Deployment considerations for cloud ERP modernization programs
During cloud ERP transformation, organizations often focus on process harmonization and data migration while underestimating audit trail redesign. Legacy systems may have embedded approval histories, custom logs, or batch control reports that do not translate directly into modern API-driven workflows. If those controls are not re-engineered, the new environment can be more automated but less auditable.
A better approach is to treat auditability as a deployment workstream. For each automated finance process, define the target-state evidence model, required metadata, retention period, exception workflow, and reporting outputs before go-live. Then validate those controls in user acceptance testing with finance, IT, and audit stakeholders. This reduces the common post-implementation problem where automation is live but audit support remains manual.
Executive recommendations for building audit-ready finance automation
Executives should evaluate finance AI operations as a control architecture initiative, not just a productivity initiative. The most resilient programs align automation design with financial governance from the start. That means funding integration observability, evidence retention, model lifecycle controls, and process mining capabilities alongside workflow automation tools.

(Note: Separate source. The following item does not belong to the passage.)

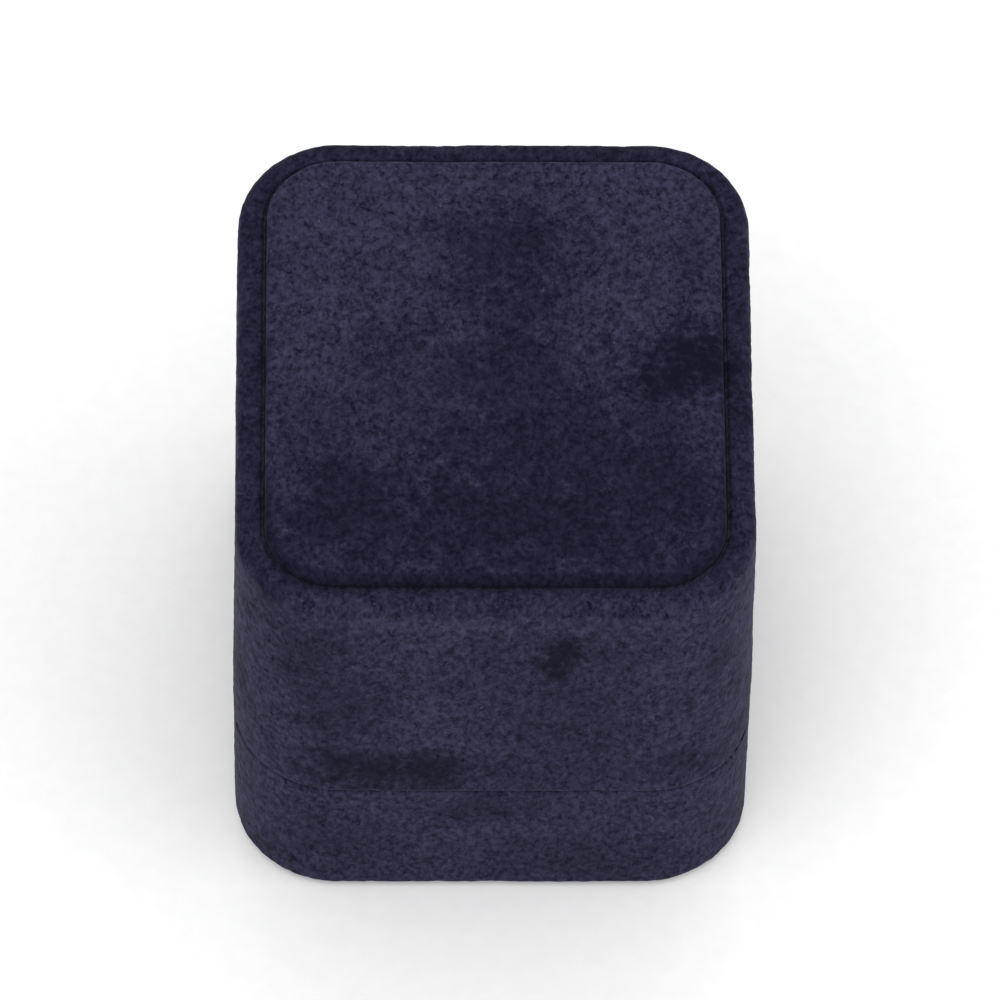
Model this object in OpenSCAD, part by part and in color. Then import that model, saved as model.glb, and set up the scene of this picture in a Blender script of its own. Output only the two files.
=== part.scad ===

The highest-value next step for most enterprises is to select one material workflow such as AP invoice processing, cash application, or close journal approval and map the full evidence chain from source input to ERP outcome. This exposes where auditability breaks across APIs, middleware, human interventions, and AI decisions. Once that blueprint is established, the organization can scale automation with a repeatable control pattern rather than rebuilding governance process by process.
Finance AI operations delivers measurable value when auditability, efficiency, and architecture discipline are treated as one design problem. Enterprises that adopt this approach reduce manual reconciliation effort, improve audit response time, strengthen confidence in automated controls, and create a more scalable foundation for cloud ERP modernization.